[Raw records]
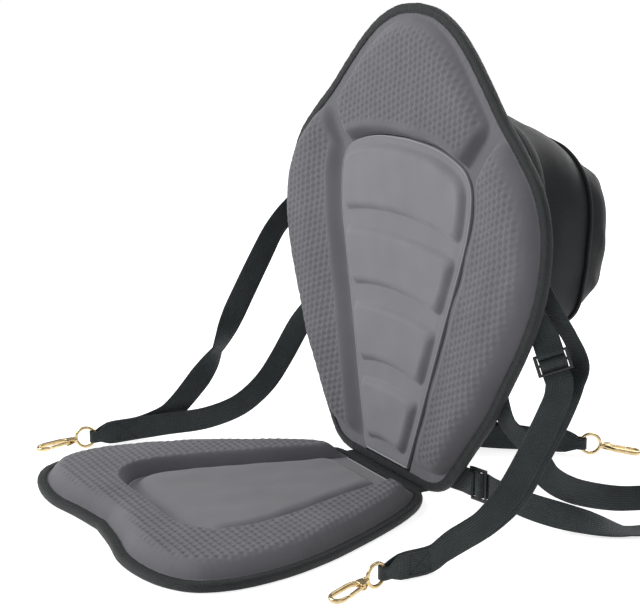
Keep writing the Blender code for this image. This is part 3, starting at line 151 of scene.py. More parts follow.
def smooth_curve(points, closed=False, per_span=8):
    """A centripetal Catmull-Rom curve through the points."""
    pts = [np.array(p, float) for p in points]
    count = len(pts)
    out = []
    spans = count if closed else count - 1
    for i in range(spans):
        p1 = pts[i]
        p2 = pts[(i + 1) % count]
        p0 = pts[i - 1] if closed or i > 0 else 2 * p1 - p2
        p3 = pts[(i + 2) % count] if closed or i + 2 < count else 2 * p2 - p1
        t1 = np.linalg.norm(p1 - p0) ** 0.5
        t2 = t1 + np.linalg.norm(p2 - p1) ** 0.5
        t3 = t2 + np.linalg.norm(p3 - p2) ** 0.5
        for k in range(per_span):
            t = t1 + (t2 - t1) * k / per_span
            a1 = (t1 - t) / t1 * p0 + t / t1 * p1
            a2 = (t2 - t) / (t2 - t1) * p1 + (t - t1) / (t2 - t1) * p2
            a3 = (t3 - t) / (t3 - t2) * p2 + (t - t2) / (t3 - t2) * p3
            b1 = (t2 - t) / t2 * a1 + t / t2 * a2
            b2 = (t3 - t) / (t3 - t1) * a2 + (t - t1) / (t3 - t1) * a3
            out.append((t2 - t) / (t2 - t1) * b1 + (t - t1) / (t2 - t1) * b2)
    if not closed:
        out.append(pts[-1])
    return np.array(out)


def closed_line(loop):
    return np.vstack([loop, loop[:1]])


def run_lengths(line):
    """The distance along a line at each of its points."""
    steps = np.linalg.norm(np.diff(line, axis=0), axis=1)
    return np.concatenate([[0.0], np.cumsum(steps)])


def resample(curve, count, closed=True):
    """Points at equal steps along a polyline."""
    line = closed_line(curve) if closed else curve
    run = run_lengths(line)
    stops = np.linspace(0.0, run[-1], count + 1)[:-1] if closed else np.linspace(0.0, run[-1], count)
    return np.column_stack([np.interp(stops, run, line[:, k]) for k in range(line.shape[1])])


def mirrored_loop(half, count):
    """A closed, symmetric outline, counter-clockwise, from its right half."""
    right = smooth_curve(half)
    left = right[::-1] * np.array([-1.0, 1.0])
    middle = [row for row in left if row[0] < -1e-9]
    loop = np.vstack([right, np.array(middle)])
    return resample(loop, count)


def loop_normals(loop):
    """Outward unit normals of a counter-clockwise loop."""
    tangent = np.roll(loop, -1, axis=0) - np.roll(loop, 1, axis=0)
    normal = np.column_stack([tangent[:, 1], -tangent[:, 0]])
    return normal / np.linalg.norm(normal, axis=1)[:, None]


def offset_loop(loop, distance):
    return loop + loop_normals(loop) * distance


def distance_inside(points, loop):
    """Distance to a loop, positive inside it."""
    a = loop
    b = np.roll(loop, -1, axis=0)
    best = np.full(len(points), np.inf)
    inside = np.zeros(len(points), bool)
    x = points[:, 0]
    y = points[:, 1]
    for p, q in zip(a, b):
        d = q - p
        t = np.clip(((points - p) @ d) / (d @ d), 0.0, 1.0)
        best = np.minimum(best, np.hypot(x - p[0] - t * d[0], y - p[1] - t * d[1]))
        crosses = (p[1] > y) != (q[1] > y)
        if d[1] != 0.0:
            inside ^= crosses & (x < p[0] + d[0] * (y - p[1]) / d[1])
    return np.where(inside, best, -best)


def soft_min(a, b, radius):
    """The lesser of two distances, rounded where they meet."""
    h = np.clip(0.5 + 0.5 * (b - a) / radius, 0.0, 1.0)
    return b * (1 - h) + a * h - radius * h * (1 - h)


def rise(distance, width, power=2.0):
    """0 at an edge, rising steeply and rounding over to 1 at the given width."""
    return 1.0 - (1.0 - np.clip(distance / width, 0.0, 1.0)) ** power


def loft_rings(rings, close_ends=True):
    """Faces for rings of equal length, the first and last capped."""
    size = len(rings[0])
    faces = []
    for r in range(len(rings) - 1):
        for i in range(size):
            j = (i + 1) % size
            faces.append((r * size + i, r * size + j, (r + 1) * size + j, (r + 1) * size + i))
    if close_ends:
        faces.append(tuple(range(size))[::-1])
        faces.append(tuple((len(rings) - 1) * size + i for i in range(size)))
    return np.vstack(rings), faces


def loft_round(rings):
    """Faces for rings joined all the way round, the last to the first."""
    verts, faces = loft_rings(rings + rings[:1], close_ends=False)
    last = len(rings) * len(rings[0])
    return verts[:last], [tuple(i - last if i >= last else i for i in face) for face in faces]


def lattice_points(loop, spacing):
    """A triangular lattice over a loop's box."""
    low = loop.min(axis=0)
    high = loop.max(axis=0)
    half_columns = int((high[0] - low[0]) / 2 / spacing) + 1
    rows = int((high[1] - low[1]) / (spacing * 0.866)) + 1
    out = []
    for r in range(rows + 1):
        shift = 0.5 * (r % 2)
        for c in range(-half_columns, half_columns + 1):
            out.append(((c + shift) * spacing, low[1] + r * spacing * 0.866))
    return np.array(out)


def window_line(half, count):
    """An open line round the window, from its right foot over the top to its left foot."""
    right = smooth_curve(half)
    left = (right * np.array([-1.0, 1.0]))[::-1]
    return resample(np.vstack([right, left[1:]]), count, closed=False)


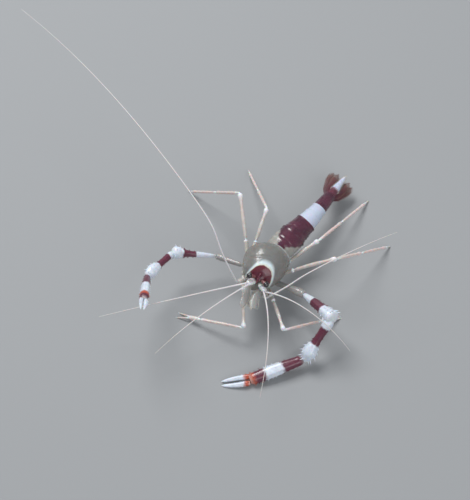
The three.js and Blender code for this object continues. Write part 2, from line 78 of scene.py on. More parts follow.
floor_mesh = bpy.data.meshes.new("floor")
reach = 4.0
floor_mesh.from_pydata(
    [(-reach, -reach, 0), (reach, -reach, 0), (reach, reach, 0), (-reach, reach, 0)], [], [(0, 1, 2, 3)]
)
floor = added("floor", floor_mesh)
floor_paint = bpy.data.materials.new("floor_paint")
floor_paint.use_nodes = True
floor_shader = floor_paint.node_tree.nodes["Principled BSDF"]
floor_shader.inputs["Base Color"].default_value = (0.32, 0.33, 0.34, 1)
floor_shader.inputs["Roughness"].default_value = 0.9
floor_mesh.materials.append(floor_paint)


def unit(vector):
    """The vector at a length of 1."""
    return vector / np.linalg.norm(vector)


lit_point = np.array([0.0, 0.0, 0.01])  # metres
for lamp_name, place, size, power in [
    ("key_lamp", (-0.30, 0.22, 0.62), 0.38, 4.6),
    ("fill_lamp", (0.50, -0.35, 0.45), 0.60, 2.0),
]:
    lamp = bpy.data.lights.new(lamp_name, "AREA")
    lamp.size, lamp.energy = size, power
    holder = added(lamp_name, lamp)
    beam = unit(np.array(place) - lit_point)
    flat = unit(np.cross(overhead, beam))
    turned = Matrix(np.column_stack([flat, np.cross(beam, flat), beam]).tolist()).to_4x4()
    turned.translation = place
    holder.matrix_world = turned

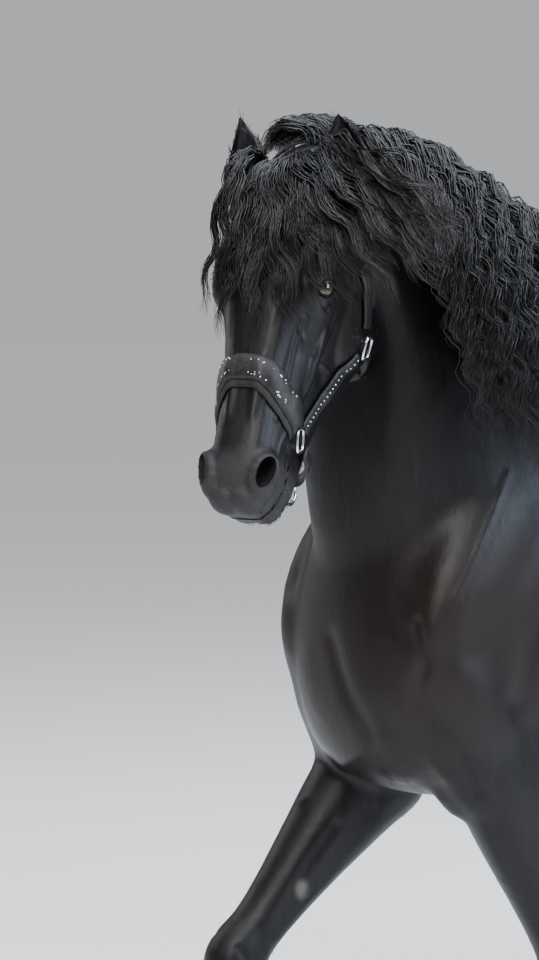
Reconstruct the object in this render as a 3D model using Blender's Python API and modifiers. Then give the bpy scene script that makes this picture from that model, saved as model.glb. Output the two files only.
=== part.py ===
"""A Friesian stallion at a stride, life size, in metres: +Z up, the head towards -Y, the horse's left side at +X."""

import math
import random

import bmesh
import bpy
import numpy as np
from mathutils import Matrix, Vector
from mathutils.bvhtree import BVHTree

# Driving dimensions
GAP = 0.00035
SLIVER = 0.000002
EDGE_ANGLE = math.radians(42)
NORMAL_REACH = 0.010
TURN = math.radians(36)
HEAD_TURN = math.radians(34)
HEAD_PITCH = math.radians(22)
HEAD_SCALE = 0.975
BEND_START_Y = 0.10
POLL = Vector((0, -0.470, 1.830))
HEAD_SHIFT = Vector((0.008, 0.016, -0.001))
BODY_VOXEL = 0.011
HEAD_VOXEL = 0.0045
# Where the body is divided, in the side view: levels across the legs, and lines given as (y, z)
KNEE_CUT = 0.500
HOCK_CUT = 0.470
FORELEG_TOP = 0.757
HINDLEG_TOP = [(0.700, 0.787), (1.330, 1.020), (1.800, 1.190)]
NECK_CUT = [(-0.400, 1.020), (0.160, 1.800)]
BODY_TRIANGLES = 2000
HEAD_TRIANGLES = 1400

# Hair: rows of the mane with their number of locks, distance from the middle and lift, and where the mane runs
MANE_CORE = 10
MANE_ROWS = [(9, 0.030, 0.008), (8, 0.012, 0.036), (7, -0.004, 0.060)]
MANE_FROM, MANE_TO = 0.14, 0.97
MANE_LENGTH = 0.50
ROLL_LOCKS = 4
ROLL_FROM, ROLL_TO = 0.18, 0.36
FORELOCK_CORE = 6
FORELOCK_TIERS = [(6, 0.030, 0.006), (4, 0.046, 0.020), (3, 0.060, 0.032)]
TAIL_LOCKS = 11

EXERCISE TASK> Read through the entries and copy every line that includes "follow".

FULL ANSWER>
Keep writing the Blender code for this image. This is part 3, starting at line 151 of scene.py. More parts follow.
The three.js and Blender code for this object continues. Write part 2, from line 78 of scene.py on. More parts follow.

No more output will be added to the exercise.